PROVIDED INFORMATION:
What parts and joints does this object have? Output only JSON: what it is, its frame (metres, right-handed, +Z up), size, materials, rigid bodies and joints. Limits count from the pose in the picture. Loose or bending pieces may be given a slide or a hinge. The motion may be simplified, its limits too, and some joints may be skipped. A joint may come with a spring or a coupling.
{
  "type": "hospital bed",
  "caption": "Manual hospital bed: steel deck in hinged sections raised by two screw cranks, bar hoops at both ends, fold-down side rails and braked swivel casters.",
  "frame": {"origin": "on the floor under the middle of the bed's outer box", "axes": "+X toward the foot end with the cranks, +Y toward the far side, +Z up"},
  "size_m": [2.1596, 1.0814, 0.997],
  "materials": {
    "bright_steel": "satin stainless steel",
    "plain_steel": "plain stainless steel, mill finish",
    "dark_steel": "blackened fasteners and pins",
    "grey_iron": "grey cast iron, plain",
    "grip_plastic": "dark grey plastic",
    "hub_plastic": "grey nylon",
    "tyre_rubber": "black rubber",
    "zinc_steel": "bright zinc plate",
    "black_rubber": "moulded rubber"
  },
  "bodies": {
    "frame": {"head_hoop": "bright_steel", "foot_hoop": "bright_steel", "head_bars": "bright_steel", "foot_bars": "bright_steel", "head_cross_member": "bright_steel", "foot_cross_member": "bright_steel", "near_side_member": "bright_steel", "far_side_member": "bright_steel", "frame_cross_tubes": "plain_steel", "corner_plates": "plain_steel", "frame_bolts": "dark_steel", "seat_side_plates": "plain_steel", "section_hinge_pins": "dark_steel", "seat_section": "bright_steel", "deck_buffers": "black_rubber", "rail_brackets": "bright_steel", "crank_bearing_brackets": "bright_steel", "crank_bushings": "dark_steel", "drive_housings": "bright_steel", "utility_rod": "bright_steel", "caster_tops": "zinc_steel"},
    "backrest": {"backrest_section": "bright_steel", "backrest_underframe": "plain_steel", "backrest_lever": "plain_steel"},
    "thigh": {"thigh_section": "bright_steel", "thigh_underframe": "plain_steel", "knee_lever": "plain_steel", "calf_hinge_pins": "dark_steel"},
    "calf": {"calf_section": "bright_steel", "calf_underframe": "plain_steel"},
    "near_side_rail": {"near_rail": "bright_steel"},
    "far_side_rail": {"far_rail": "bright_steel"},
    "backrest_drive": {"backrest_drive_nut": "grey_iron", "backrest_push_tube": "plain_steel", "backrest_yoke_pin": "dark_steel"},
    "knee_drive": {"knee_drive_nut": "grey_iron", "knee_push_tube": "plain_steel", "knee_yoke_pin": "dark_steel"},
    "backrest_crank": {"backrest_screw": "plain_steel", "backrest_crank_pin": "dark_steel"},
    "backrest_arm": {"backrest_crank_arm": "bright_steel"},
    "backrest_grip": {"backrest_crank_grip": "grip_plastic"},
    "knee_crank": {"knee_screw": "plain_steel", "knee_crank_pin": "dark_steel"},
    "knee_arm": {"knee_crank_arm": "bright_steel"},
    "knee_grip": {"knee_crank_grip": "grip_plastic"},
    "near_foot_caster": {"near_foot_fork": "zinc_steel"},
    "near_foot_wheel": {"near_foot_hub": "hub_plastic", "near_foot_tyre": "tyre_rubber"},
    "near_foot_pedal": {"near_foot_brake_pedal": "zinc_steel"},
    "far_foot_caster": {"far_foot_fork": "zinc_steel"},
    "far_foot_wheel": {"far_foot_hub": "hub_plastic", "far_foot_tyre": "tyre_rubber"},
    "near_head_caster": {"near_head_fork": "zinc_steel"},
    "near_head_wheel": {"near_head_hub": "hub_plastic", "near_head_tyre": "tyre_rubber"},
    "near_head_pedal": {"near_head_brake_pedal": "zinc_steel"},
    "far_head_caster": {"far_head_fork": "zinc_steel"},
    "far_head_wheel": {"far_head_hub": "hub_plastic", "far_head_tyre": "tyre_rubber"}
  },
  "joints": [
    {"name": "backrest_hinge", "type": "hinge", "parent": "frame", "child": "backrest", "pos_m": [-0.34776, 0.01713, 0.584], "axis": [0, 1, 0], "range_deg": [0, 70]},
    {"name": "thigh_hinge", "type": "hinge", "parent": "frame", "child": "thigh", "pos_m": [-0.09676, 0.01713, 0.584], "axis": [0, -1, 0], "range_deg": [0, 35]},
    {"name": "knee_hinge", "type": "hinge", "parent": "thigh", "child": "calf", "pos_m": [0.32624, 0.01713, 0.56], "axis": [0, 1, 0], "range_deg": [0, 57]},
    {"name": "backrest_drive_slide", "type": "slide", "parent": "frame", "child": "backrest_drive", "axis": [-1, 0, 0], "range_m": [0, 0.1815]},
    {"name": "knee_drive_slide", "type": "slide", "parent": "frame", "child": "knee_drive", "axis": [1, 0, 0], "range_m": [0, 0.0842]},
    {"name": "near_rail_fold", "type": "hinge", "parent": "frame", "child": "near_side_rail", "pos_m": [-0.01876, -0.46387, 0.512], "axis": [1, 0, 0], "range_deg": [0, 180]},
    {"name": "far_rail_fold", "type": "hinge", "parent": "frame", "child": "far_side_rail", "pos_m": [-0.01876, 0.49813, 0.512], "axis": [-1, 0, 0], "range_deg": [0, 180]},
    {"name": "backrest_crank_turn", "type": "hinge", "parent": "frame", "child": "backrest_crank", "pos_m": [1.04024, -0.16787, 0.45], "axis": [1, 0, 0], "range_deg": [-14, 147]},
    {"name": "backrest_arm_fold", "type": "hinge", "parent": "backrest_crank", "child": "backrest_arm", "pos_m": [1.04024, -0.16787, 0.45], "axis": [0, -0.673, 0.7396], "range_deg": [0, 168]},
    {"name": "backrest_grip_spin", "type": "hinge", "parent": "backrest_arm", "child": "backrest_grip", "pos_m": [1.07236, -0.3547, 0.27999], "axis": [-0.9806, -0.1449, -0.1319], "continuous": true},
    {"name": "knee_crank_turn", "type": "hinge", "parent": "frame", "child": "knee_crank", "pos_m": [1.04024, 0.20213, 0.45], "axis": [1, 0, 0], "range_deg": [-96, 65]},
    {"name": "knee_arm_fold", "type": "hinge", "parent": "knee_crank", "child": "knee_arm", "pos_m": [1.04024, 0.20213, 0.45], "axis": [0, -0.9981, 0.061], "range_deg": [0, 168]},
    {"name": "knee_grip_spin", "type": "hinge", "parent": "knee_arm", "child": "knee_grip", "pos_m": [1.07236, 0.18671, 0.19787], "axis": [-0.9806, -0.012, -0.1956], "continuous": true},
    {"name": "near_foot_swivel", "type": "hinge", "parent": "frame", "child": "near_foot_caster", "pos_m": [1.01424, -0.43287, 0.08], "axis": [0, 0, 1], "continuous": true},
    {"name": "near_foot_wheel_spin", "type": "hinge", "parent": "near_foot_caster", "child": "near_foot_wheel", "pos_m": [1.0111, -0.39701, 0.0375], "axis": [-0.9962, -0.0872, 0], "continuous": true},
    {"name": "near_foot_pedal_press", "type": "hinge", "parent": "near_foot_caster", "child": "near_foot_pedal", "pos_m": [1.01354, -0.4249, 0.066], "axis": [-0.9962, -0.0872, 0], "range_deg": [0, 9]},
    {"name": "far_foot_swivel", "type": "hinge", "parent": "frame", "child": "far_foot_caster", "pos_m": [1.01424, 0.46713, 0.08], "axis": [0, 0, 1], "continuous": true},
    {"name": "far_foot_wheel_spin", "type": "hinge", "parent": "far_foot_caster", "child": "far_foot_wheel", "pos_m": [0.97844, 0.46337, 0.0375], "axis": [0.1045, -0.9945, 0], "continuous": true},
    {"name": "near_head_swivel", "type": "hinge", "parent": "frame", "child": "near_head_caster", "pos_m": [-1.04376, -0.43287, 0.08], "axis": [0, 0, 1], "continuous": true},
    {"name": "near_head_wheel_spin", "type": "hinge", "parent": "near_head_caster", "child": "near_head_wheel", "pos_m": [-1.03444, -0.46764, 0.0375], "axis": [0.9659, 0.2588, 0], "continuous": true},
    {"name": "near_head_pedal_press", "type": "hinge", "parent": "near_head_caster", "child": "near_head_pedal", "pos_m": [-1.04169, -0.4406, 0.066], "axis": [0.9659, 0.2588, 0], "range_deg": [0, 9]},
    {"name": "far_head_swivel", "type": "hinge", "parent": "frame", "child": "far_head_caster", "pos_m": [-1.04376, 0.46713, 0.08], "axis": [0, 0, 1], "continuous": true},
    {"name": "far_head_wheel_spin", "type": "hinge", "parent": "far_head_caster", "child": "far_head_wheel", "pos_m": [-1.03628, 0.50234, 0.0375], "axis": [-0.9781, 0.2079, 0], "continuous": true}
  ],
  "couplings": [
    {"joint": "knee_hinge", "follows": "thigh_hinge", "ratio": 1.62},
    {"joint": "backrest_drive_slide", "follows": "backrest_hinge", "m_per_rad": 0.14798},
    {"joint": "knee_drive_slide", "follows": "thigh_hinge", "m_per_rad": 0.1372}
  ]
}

* * *

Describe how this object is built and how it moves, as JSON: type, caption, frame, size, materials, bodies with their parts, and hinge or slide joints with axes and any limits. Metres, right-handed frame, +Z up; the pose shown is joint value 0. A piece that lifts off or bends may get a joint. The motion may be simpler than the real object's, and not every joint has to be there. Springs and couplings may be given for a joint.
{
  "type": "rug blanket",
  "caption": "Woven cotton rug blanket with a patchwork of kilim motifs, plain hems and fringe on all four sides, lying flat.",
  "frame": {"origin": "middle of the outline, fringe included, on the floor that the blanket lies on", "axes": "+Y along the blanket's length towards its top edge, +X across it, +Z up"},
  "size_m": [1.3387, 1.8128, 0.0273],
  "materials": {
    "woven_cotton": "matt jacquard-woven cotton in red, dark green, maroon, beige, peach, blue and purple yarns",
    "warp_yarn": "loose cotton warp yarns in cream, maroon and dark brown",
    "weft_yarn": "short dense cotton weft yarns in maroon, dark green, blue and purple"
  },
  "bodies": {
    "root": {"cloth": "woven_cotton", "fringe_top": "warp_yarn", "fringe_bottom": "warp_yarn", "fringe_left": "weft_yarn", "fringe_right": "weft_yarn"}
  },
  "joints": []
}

WHAT TO PRODUCE: Return each line that includes "bodies".

RESPONSE TO THE TASK:
What parts and joints does this object have? Output only JSON: what it is, its frame (metres, right-handed, +Z up), size, materials, rigid bodies and joints. Limits count from the pose in the picture. Loose or bending pieces may be given a slide or a hinge. The motion may be simplified, its limits too, and some joints may be skipped. A joint may come with a spring or a coupling.
  "bodies": {
Describe how this object is built and how it moves, as JSON: type, caption, frame, size, materials, bodies with their parts, and hinge or slide joints with axes and any limits. Metres, right-handed frame, +Z up; the pose shown is joint value 0. A piece that lifts off or bends may get a joint. The motion may be simpler than the real object's, and not every joint has to be there. Springs and couplings may be given for a joint.
  "bodies": {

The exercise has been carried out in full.